Abricot : un modèle moniliose en construction
L’Inra travaille à la création d’un modèle prédictif du risque monilia sur abricot afin de mieux cibler les périodes à risque et donc potentiellement diminuer l'usage des produits phytosanitaires.
L’Inra travaille à la création d’un modèle prédictif du risque monilia sur abricot afin de mieux cibler les périodes à risque et donc potentiellement diminuer l'usage des produits phytosanitaires.
Cibler ses traitements contre le monilia lorsque le risque de contamination est présent : voilà l’un des objectifs du projet Climarbo (Changement climatique et maladies cryptogamiques émergentes en arboriculture en Rhône-Alpes). Au cours des deux dernières années, l’Inra a commencé un travail de suivi épidémiologique pour déterminer les périodes de sensibilité et les facteurs de risque climatique du développement du monilia fleurs sur abricotier. « Pour comprendre le pathogène, nous avons installé au verger des abricotiers en pot de la variété sensible Bergarouge. Chaque pot était sorti pendant quelques jours, à un moment de la floraison. L’objectif était d’exposer les arbres à divers épisodes climatiques contrastés, explique Laurent Brun de l’Inra de Gotheron. Ils ont ensuite été rentrés sous une serre sans inoculum. Lors de leur entrée, les différents bourgeons et fleurs ont été étiquetés selon leur stade. Au bout de trois jours, le nombre de fleurs moniliées était compté et le pathogène identifié. » Le croisement du rapport nombre de fleurs avec symptômes sur le nombre de fleurs total et les conditions climatiques ont permis de déterminer les périodes de sensibilité et les conditions climatiques qui favorisent cette maladie. La calibration du modèle s’est faite en observant une dizaine d’arbres de la variété Bergeron par parcelle dans un réseau en comprenant 15 en Ardèche et dans la Drôme. Sur chaque arbre, ont été notés la proportion de fleurs aux différents stades au cours de la floraison, la floribondité, l’inoculum, et les dégâts sur rameaux, fleurs et fruits.
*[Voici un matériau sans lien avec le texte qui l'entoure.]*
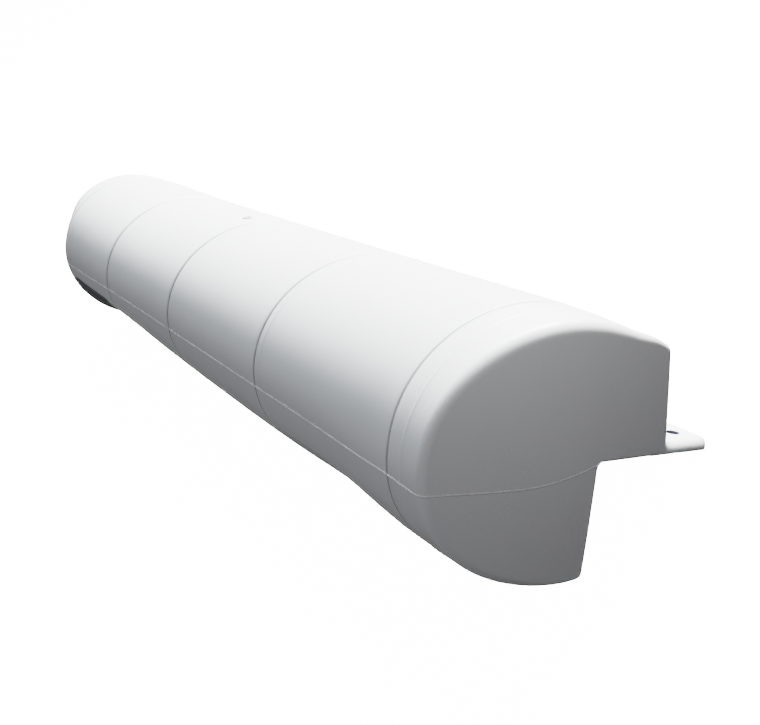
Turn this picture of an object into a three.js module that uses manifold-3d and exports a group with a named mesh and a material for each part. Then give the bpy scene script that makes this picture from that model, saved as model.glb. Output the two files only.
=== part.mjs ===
import * as THREE from 'three';
import { mergeVertices } from 'three/addons/utils/BufferGeometryUtils.js';
import Module from 'manifold-3d';

const wasm = await Module();
wasm.setup();

// A three-quarter round dock fender moulded in soft white vinyl, in millimetres.
// The section is drawn as the fender hangs on a dock: y points to the dock and z points up,
// with the middle of the round as origin. The length runs along x.
const LENGTH = 1000;
const HALF_WIDTH = 114;
const UPPER_DEPTH = 98;
const LOWER_DEPTH = 95;

// The quarter that is left out of the section takes the corner of the dock.
const BACK_FACE = 77;
const LEG_FACE = 24;
const DOCK_SEAT = -6;
const BACK_EDGE_ROUND = 7;
const LEG_EDGE_ROUND = 10;
const DOCK_CORNER_ROUND = 5;

// End faces: a shallow dome, a wide round on the outside and a small one along the dock side.
const END_DOME = 2.5;
const END_ROUND = 17;
const DOCK_SIDE_ROUND = 4;

// Ring grooves around the outside.
const RING_COUNT = 5;
const END_BAND = 58;
const GROOVE_WIDTH = 4;
const GROOVE_DEPTH = 1.8;

// The flange that is bolted down on the deck.
const FLANGE_REACH = 51;
const FLANGE_THICKNESS = 6;
const FLANGE_CORNER = 9;
const FLANGE_EDGE_ROUND = 1.5;
const FLANGE_FILLET = 8;
const FLANGE_END_SETBACK = 1.5;
const BOLT_COUNT = 5;
const BOLT_HOLE = 9;
const BOLT_FROM_END = 22;
const BOLT_FROM_EDGE = 16;

// The side that faces down and out is eased back a little, and the last bay has a deep hollow.
const RELIEF_ANGLE = THREE.MathUtils.degToRad(233);
const RELIEF_AT_SECOND_RING = 8;
const RELIEF_AT_THIRD_RING = 3;
const RELIEF_AT_FOURTH_RING = 2;
const RELIEF_IN_FIRST_BAY = 4;
const HOLLOW_DEPTH = 28;
const HOLLOW_WIDTH = 114;
const HOLLOW_END_ROUND = 22;
const HOLLOW_FROM_FAR_RING = 7;
const HOLLOW_FROM_SECOND_RING = 12;

// Air valve: a plug in a round seat in the top, beside the middle ring.
const VALVE_DIAMETER = 11;
const VALVE_LENGTH = 14;
const VALVE_RIM = 1.2;
const VALVE_FROM_RING = 28;
const VALVE_OUTWARD = 20;
const CLEARANCE = 0.3;

const ROUND_SEGMENTS = 72;
const ARC_STEPS = 5;
const MARGIN = 40;

const RING_SPACING = (LENGTH - 2 * END_BAND) / (RING_COUNT - 1);
const FLANGE_EDGE = BACK_FACE + FLANGE_REACH;
const BOLT_LINE = FLANGE_EDGE - BOLT_FROM_EDGE;
const FLANGE_TOP = DOCK_SEAT + FLANGE_THICKNESS;

// Section coordinates to space: a shape's x becomes y, its y becomes z and its depth runs along x.
const ACROSS = new THREE.Matrix4().makeBasis(
  new THREE.Vector3(0, 1, 0),
  new THREE.Vector3(0, 0, 1),
  new THREE.Vector3(1, 0, 0),
);

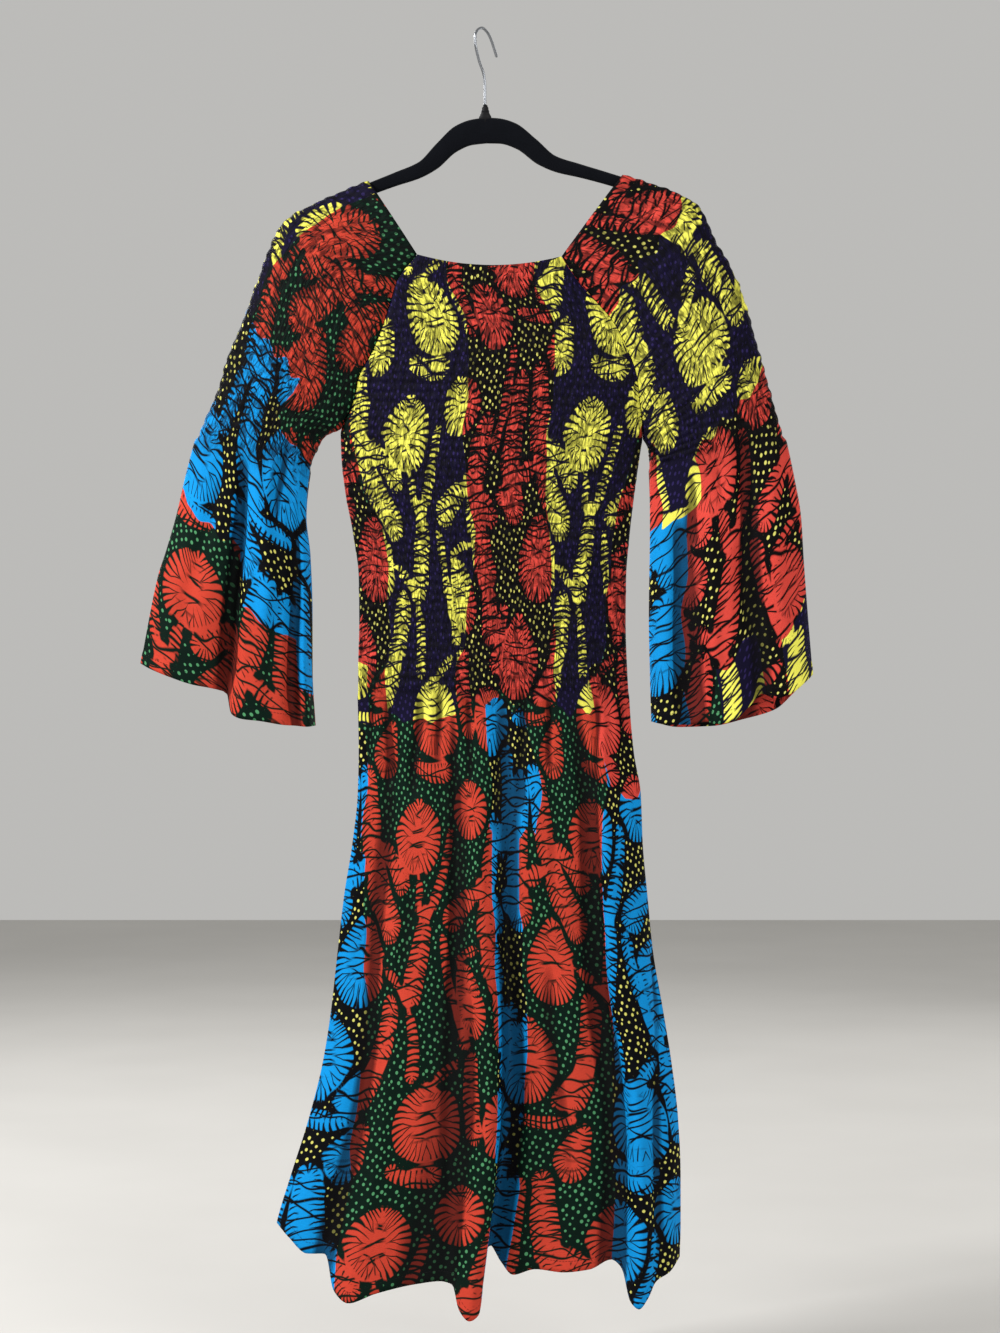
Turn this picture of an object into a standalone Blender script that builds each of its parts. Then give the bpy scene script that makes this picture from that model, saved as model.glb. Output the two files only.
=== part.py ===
"""A shirred dress with raglan bell sleeves, hanging on a flocked clothes hanger.

Metres, +Z up. The dress faces -Y and +X is the right-hand side seen from the front. The origin is the inside
of the hook's crown, where a rail holds it. The tables below are in millimetres: "drop" is the distance below
the origin, and "forward" is the distance from the hanger's plane, towards -Y on a front and +Y on a back.
"""

import math

import bmesh
import bpy
import numpy as np

MM = 0.001
WALL = 1.2  # thickness of the cloth
SEAM_GAP = 0.3  # between a front and a back
ARM_GAP = 0.75  # over the middle of the hanger's arm, which leaves 0.3 at its rounded shoulders
RAGLAN_SHIFT = 0.22  # how far a raglan edge stands back sideways, which leaves about SEAM_GAP across the seam
PUFF = 1.3  # how far the cloth stands out between two rows of elastic

YOKE_ROWS = 19  # rows of elastic from the neck to the underarm
WAIST_ROWS = 27  # rows of elastic from the underarm to the waist
UPPER_ARM_ROWS = 7  # rows of elastic on a sleeve below the underarm
HALF_ROWS = 2  # lines of points to each row of elastic: one in the groove, one on the crest
INSIDE_STEP = 8  # the plain inside keeps every eighth of those lines
BODY_COLUMNS = 8
SLEEVE_TURNS = (0, 9, 28, 50, 74, 98, 122, 148, 180)  # degrees round half a sleeve, close on the arm
SKIRT_ROWS = 10
BELL_ROWS = 6

WAIST_DROP = 660.0
NECK_DIP = 10.0  # how far the neck's edge hangs lower in the middle
NECK_DIP_ROWS = 8
SEAM_DEPTH = 14.0  # how far forward a raglan seam lies at the neck
FOLD_GROWTH = 0.8  # folds open as this power of the way down, so fast at first
FRONT_DIP = 1.0
BACK_DIP = 0.8

HANGER_APEX = (2.5, 88.0)  # x and drop
HANGER_TILT = math.radians(2.6)  # the left arm hangs lower
HANGER_THICKNESS = 5.6
HANGER_SIDES = 10
CURVED_STATIONS = 8  # how many rows of the hanger's table get another one halfway to the next
COLLAR_RADIUS = 2.0
COLLAR_BASE_RADIUS = 6.2
COLLAR_HEIGHT = 12.0
COLLAR_SUNK = 6.0
COLLAR_SIDES = 12
COLLAR_SQUASH = 0.4  # depth of the collar's foot as a share of its width
WIRE_RADIUS = 1.4
HOOK_POINTS = 30
NECK_ON_ARM = {"left": 119.0, "right": 134.0}  # from the hanger's middle to where the neck crosses its arm


def table(names, rows):
    """Named columns of a table, each as an array."""
    return dict(zip(names.split(), np.array(rows, float).T))


# The hanger's upper and lower edges, before it tilts: distance from its middle, and drops below its apex.
HANGER = table(
    "out top bottom",
    [
        (0, 0, 26),
        (14, 1.5, 27),
        (30, 7, 33),
        (50, 24, 49),
        (68.5, 41.5, 58),
        (92, 50.5, 64.5),
        (116, 59, 72),
        (150, 71.5, 84),
        (185, 85.5, 97.5),
        (198, 92.5, 104),
        (206, 99, 109),
        (211, 106, 111),
    ],
)

# The hook's wire, from the collar up round the crown to the free tip.
HOOK = table(
    "x forward drop",
    [
        (2.3, 0, 75.4),
        (2.3, 0, 58),
        (1.2, 0.6, 46),
        (-3.2, 5.0, 33.5),
        (-5.6, 8.6, 25),
        (-7.2, 10.9, 16.5),
        (-7.4, 11.2, 9.5),
        (-4.7, 7.2, 1.9),
        (0, 0, -1.4),
        (3.9, -6.0, 0.6),
        (7.3, -11.0, 5.2),
        (10.2, -15.5, 12),
        (13.7, -20.6, 22),
    ],
)

# The body's two sides: raglan seams down to the underarm, then side seams, and half the body's depth.
BODY = table(
    "drop left right depth",
    [
        (227, -65, 77, 17),
        (252, -84.5, 94, 18),
        (274, -91.5, 113, 19.5),
        (294, -98, 130, 21),
        (320, -108, 143.5, 22.5),
        (348, -123, 153.5, 23.5),
        (373, -129, 156.5, 24),
        (405, -142, 160, 24),
        (424, -141.5, 157.5, 24),
        (462, -137.5, 152, 23.5),
        (505, -129.5, 147, 22.5),
        (548, -124, 143.5, 21.5),
        (594, -123.5, 143, 21),
        (640, -124.5, 144.5, 21),
        (722, -124, 151, 22),
        (764, -125, 158, 23),
        (815, -130.5, 160, 24),
        (865, -138.5, 164.5, 25),
        (921, -145, 170, 26),
        (983, -152, 180.5, 27),
        (1033, -160, 188.5, 28),
        (1089, -174, 195, 29),
        (1146, -192, 197.5, 30),
        (1193, -206, 197.5, 30),
        (1227, -212, 196.5, 30),
    ],
)
UNDERARM_DROP = {"left": 400.0, "right": 410.0}
NECK_DROP = {"left": 227.0, "right": 229.0}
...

Evaluer l’impact du changement climatique sur les monilioses
« Ainsi, nous avons pu déterminer que la température et la pluviométrie sont les deux facteurs majeurs qui influencent le développement de cette maladie », rapportait Baptiste Labeyrie lors de la Séance Arbo de la Sefra, fin septembre. Avec ces deux données et le pourcentage de fleurs ouvertes aux stades D, E + F et G, le premier prototype du modèle détermine un risque fleur lors de chaque épisode de pluie en l’absence de protection fongique. A la fin de la période de contamination, le risque fleur cumulé permet d’estimer le pourcentage potentiel de rameaux desséchés par la moniliose. « Pour le moment, le modèle qui se présente sous forme d’un petit tableau, n’a été calibré que pour monilia laxa sur Bergeron mais ce n’est qu’un premier jet », souligne avec enthousiasme le responsable scientifique à la Sefra (Drôme). L’objectif est dans un premier temps de prévoir les périodes à risque. A terme, le but serait de déterminer le risque monilia selon les variétés avec le changement climatique. « L’intérêt est de voir si cette maladie va plus ou moins se développer à l’avenir. Mais il reste encore beaucoup d’incertitudes sur les tendances du climat, commentait Baptiste Labeyrie. Si on sait que les températures vont augmenter, nous n’avons aucune idée des changements de la pluviométrie localement. » Le modèle doit être amélioré en intégrant d’autres variables : comme la sensibilité variétale, les autres souches de monilia, l’inoculum qui ne varie pas à l’échelle d’une parcelle mais qui est influencée par le paysage ou encore le passage du monilia des fleurs aux rameaux.
Un modèle espagnol sur la pêche
« Les chercheurs de l’Irta en Espagne disent avoir développé un modèle similaire sur pêche pour la moniliose, continuait Baptiste Labeyrie. En utilisant ce modèle, les producteurs espagnols auraient diminué les traitements sur les maladies de conservation de moitié. » Nous allons essayer de rencontrer cette équipe de recherche pour échanger sur nos travaux. Ce modèle sur abricot n’est qu’un pendant du projet Climarbo qui regroupe neuf partenaires techniques et financiers. L’ambition est aussi de travailler sur le Colletotrichum de la noix, dans la vallée de l’Isère. Sur cette maladie, l’objectif est le même avec une approche méthodologique similaire : mieux déterminer les périodes sensibles et les facteurs de risque climatique.